Some Topics Discussed

  • the Chris Carter Effect
  • Buffy the Vampire Slayer and Lost
  • the difficulty in diving into the X-Files fandom to catch up with: "202 episodes that vary wildly in quality, two movies (one mediocre, one terrible), a spin-off series, a Millennium crossover, a Simpsons crossover, a couple of video games, two "seasons" of comic-book runs that pick up where the final season left off — and, beginning on Sunday, the first of six brand-new episodes reviving The X-Files as an event miniseries."

Excerpts

For the past couple days, I've been hunched over my computer, following rabbit holes within rabbit holes in my search for the truth about The X-Files. I don't mean the show's overarching conspiracy, which never even came close to a satisfying resolution. To me, the mystery is a simpler one: What was this thing, anyway?

But however far you're willing to follow The X-Files today, there's a core element of the experience that's simply missing. No matter how completely a contemporary viewer digs into The X-Files, there's one thing that simply can't be replicated: watching it alongside the growth of its fandom.

The X-Files premiered in 1993, at a time when the idea of a professional TV critic doing a weekly "TV recap" of anything was still many years away. Only a few TV shows had garnered an obsessive, internet-based following — most notably, Twin Peaks and The Simpsons, in a pair of Usenet newsgroups. Even then, those devoted communities had comprised a relatively niche corner of a show's total fandom: a fraction of a fraction of the viewers. When Twin Peaks' central mystery was resolved, and the show's quality dipped, pretty much everybody except those unusually hardcore fans moved on — and despite their best efforts, Twin Peaks died off soon after.

The X-Files was something different: a show that earned mass appeal after it had been discovered and championed by a cultish fandom. A TV show about an obsessed man digging into an all-encompassing mythology was a natural magnet for obsessed fans to dig into an all-encompassing mythology, and the show's popularity was engendered by the ever-increasing ease at which they were able to trade notes, essays, fan fiction, fan art, and — perhaps above all — complaints.

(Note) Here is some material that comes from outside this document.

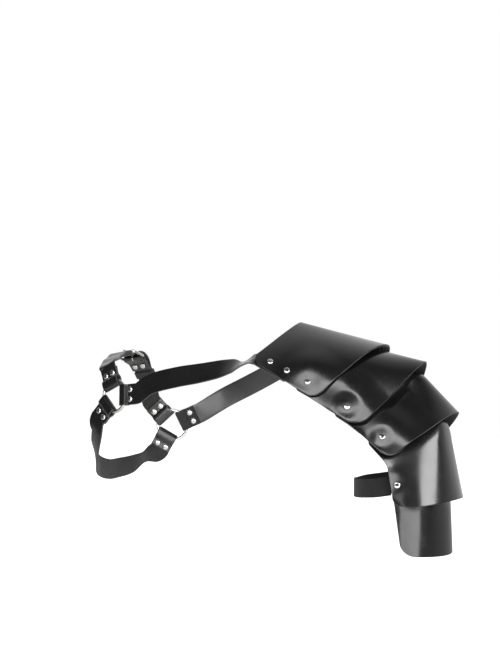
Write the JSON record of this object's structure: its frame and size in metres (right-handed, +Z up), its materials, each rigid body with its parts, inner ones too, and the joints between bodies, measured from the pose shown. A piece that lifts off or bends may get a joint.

At the risk of inciting the rage of a deeply passionate fan base, I'd argue that much of The X-Files hasn't aged like fine wine. It inspired legions of imitators, and the best of those imitators managed to harness what made it great while reducing what made it so frustrating. It was arguably bested by Buffy the Vampire Slayer while it was still on the air; it was certainly bested by Lost after it was gone (though that show eventually ran aground in its own right).